Jellyfish ou nos mondes mouvants
de Loo Hui Phang
Création 2020 – Comédie de Caen, CDN de Normandie
Mise en scène et scénographie : JF Auguste
Collaboratrice artistique : Morgane Bourhis
Avec : Xavier Guelfi et Shannen Athiaro Vidal
Musique : Joseph D’Anvers
Lumières : Niko Joubert
Costumes : Frédéric Baldo
Co-productions
La Comédie de Caen CDN de Normandie, L’Entresort CNCA – Centre National pour la Création Adaptée de Morlaix, Les Passerelles Scène de Paris Vallée-de-Marne
Avec le soutien du Théâtre Joliette, Scène conventionnée art et création, expressions et écritures contemporaines à Marseille, dans le cadre des résidences de création
Avec la participation artistique du Studio d’Asnières-ESCA
Avec le soutien du département de Seine-et-Marne (77) dans le cadre de l’aide à la création
Ce texte est lauréat de l’Aide à la création de textes dramatiques – ARTCENA
L’adolescence est l’ère de tous les possibles, de tous les excès, de tous les extrêmes. Tiraillée entre la nostalgie de l’enfance et l’envie d’émancipation, la curiosité du monde et les peurs qu’il peut susciter, c’est une période d’initiation douloureuse, où l’innocence le dispute aux désillusions, et donc à l’expérience. Les mutations irréversibles qui l’accompagnent – physiques, relationnelles et psychologiques – sont à la fois sources de répulsion et d’émerveillement. C’est ce merveilleux de l’adolescence, contradictoire et trouble, que Jellyfish explore.
Peinture de la jeunesse contemporaine, aux résonances fantastiques, la pièce emprunte les codes de la culture populaire, du manga aux comics américains, du grunge au gothique. Il donne à voir une synthèse de l’esthétique adolescente, tel un scanner mental mettant à nu les univers mentaux sécrétés durant cet âge sensible. Les réseaux sociaux, outils désormais intrinsèques du quotidien des adolescents, ont également provoqué une mutation dans le langage, à la fois dans sa fonction d’interaction mais aussi dans le rapport à soi-même. La surmultiplication des informations en circulation, la mise en scène de l’ego, la quasi-simultanéité des évènements et de leur diffusion, bousculent la notion d’intimité, la faisant basculer vers celle d' »extimité »1. Dans son écriture, Jellyfish traite également de cette métamorphose du langage, des vocabulaires, des formes de discours.

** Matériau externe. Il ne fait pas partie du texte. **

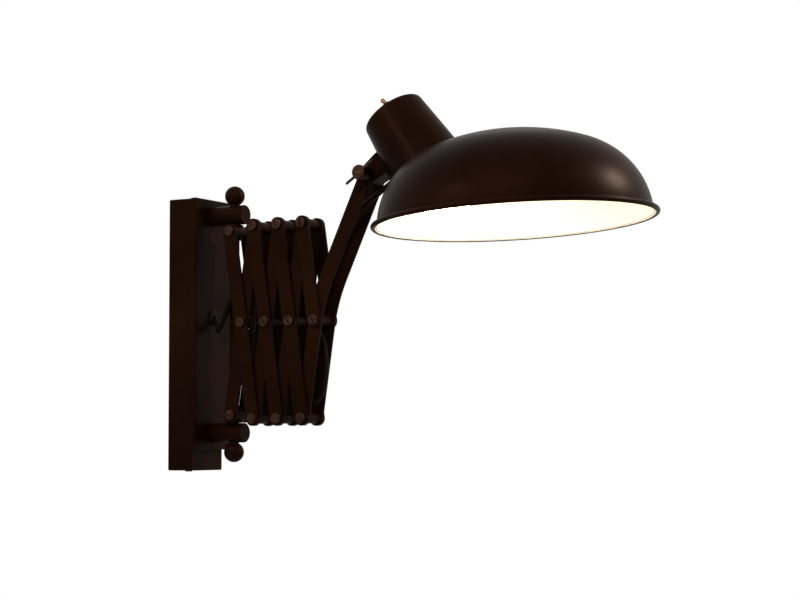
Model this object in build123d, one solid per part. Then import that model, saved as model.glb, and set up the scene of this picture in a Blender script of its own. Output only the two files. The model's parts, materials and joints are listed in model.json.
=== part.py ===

Spectacle tout public, Jellyfish est une photographie mentale de la jeunesse d’aujourd’hui, de ses métamorphoses, de ses inquiétudes et de ses désirs, une plongée dans un monde lui-même en mutation. C’est une peinture de l’adolescence et de ses marqueurs immuables – son énergie pulsionnelle et son immense capacité d’invention -, aux prises avec un monde mouvant, insaisissable, aussi fascinant qu’angoissant. Etre adolescent, c’est être « un autre », pour reprendre la formule rimbaldienne. La métamorphose intime provoque ce déplacement intérieur : être étranger à soi-même, au monde familier, exilé de sa propre enfance, devenir un individu singulier, unique. Cette différence devient une identité.
1 Après Lacan, l’extimité, par opposition à l’intimité, est, tel qu’il a été défini par le psychiatre Serge Tisseron, le désir de rendre visibles certains aspects de soi jusque-là considérés comme relevant de l’intimité.